Une autre difficulté est aussi à déplorer. Dans la plupart des pays africains, les procédures de dédouanement sont interminables et cette faille n‘échappe pas à l‘œil du FMI. Cette énormité ralentit considérablement les flux et occasionne d’importantes pertes d’argent, le temps étant précieux en termes d‘échanges commerciaux.
Une hausse de 16 milliards de dollars en vue
Selon les experts, les effets négatifs inhérents à la baisse des recettes budgétaires, elle-même consécutive à la diminution des frais de douane, auront un impact de faible ampleur. Mais ils (les experts) ne manquent tout de même pas de préciser que les pays qui continueront d’imposer des taxes douanières élevées subiront de plein fouet ces effets négatifs.
Le FMI a publié un récent rapport selon lequel l’effacement des droits de douane sur un ensemble de 90% des flux existants pourrait déboucher sur une hausse d‘à peu près 16% du commerce régional, soit l‘équivalant de 16 milliards de dollars.
La Zlec permettra à terme au continent de sortir de son commerce basé sur la seule vente de ses matières premières au reste du monde, si l’on en croit Perez-Saiz : “Cet accord de libre-échange a pour objectif de promouvoir le commerce de tous les types de biens au sein d’un continent.” Il ajoute aussi que la Zlec a “du potentiel pour transformer les économies des différents pays”, non sans préciser que le secteur manufacturier sera le plus grand bénéficiaire de ce projet titanesque.
C’est en juillet de cette année que la Zone de libre-échange continentale africaine a connu son lancement officiel à Niamey, la capitale du Niger. Le vaste marché connaîtra son démarrage effectif le 1er juillet 2020 et a été signé par presque tous les pays du continent, sauf l’Erythrée qui, pour l’instant, préfère faire cavalier seul.

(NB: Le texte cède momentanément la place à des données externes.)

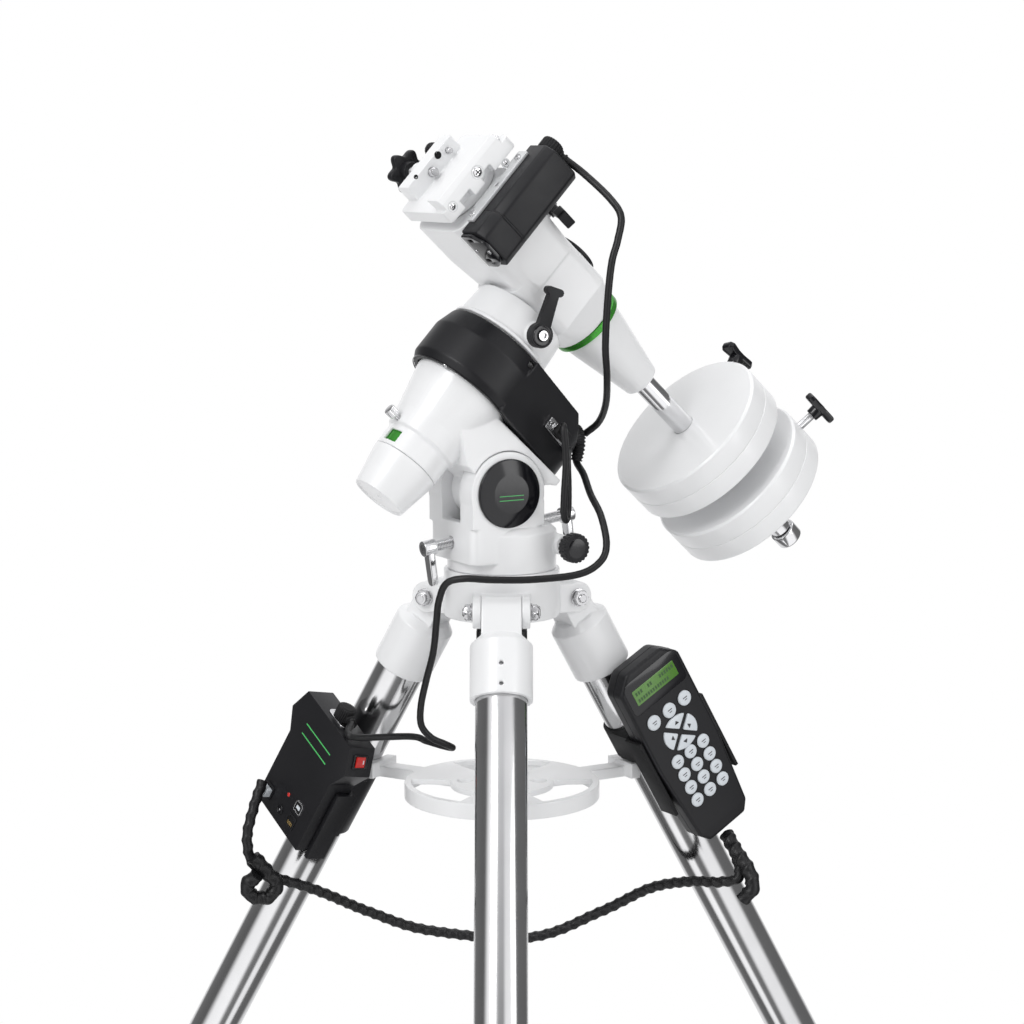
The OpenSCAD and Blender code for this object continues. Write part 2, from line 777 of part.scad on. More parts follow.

Sur les 54 pays que compte l’Afrique, 27 ont ratifié la charte de la Zlec et l’Union africaine pense que le vaste projet permettra de booster à environ 60% le commerce intra-continental d’ici 2022, apportant par la même occasion une véritable bouffée d’oxygène à une économie africaine trop longtemps moribonde et quasi inexistante à l‘échelle mondiale.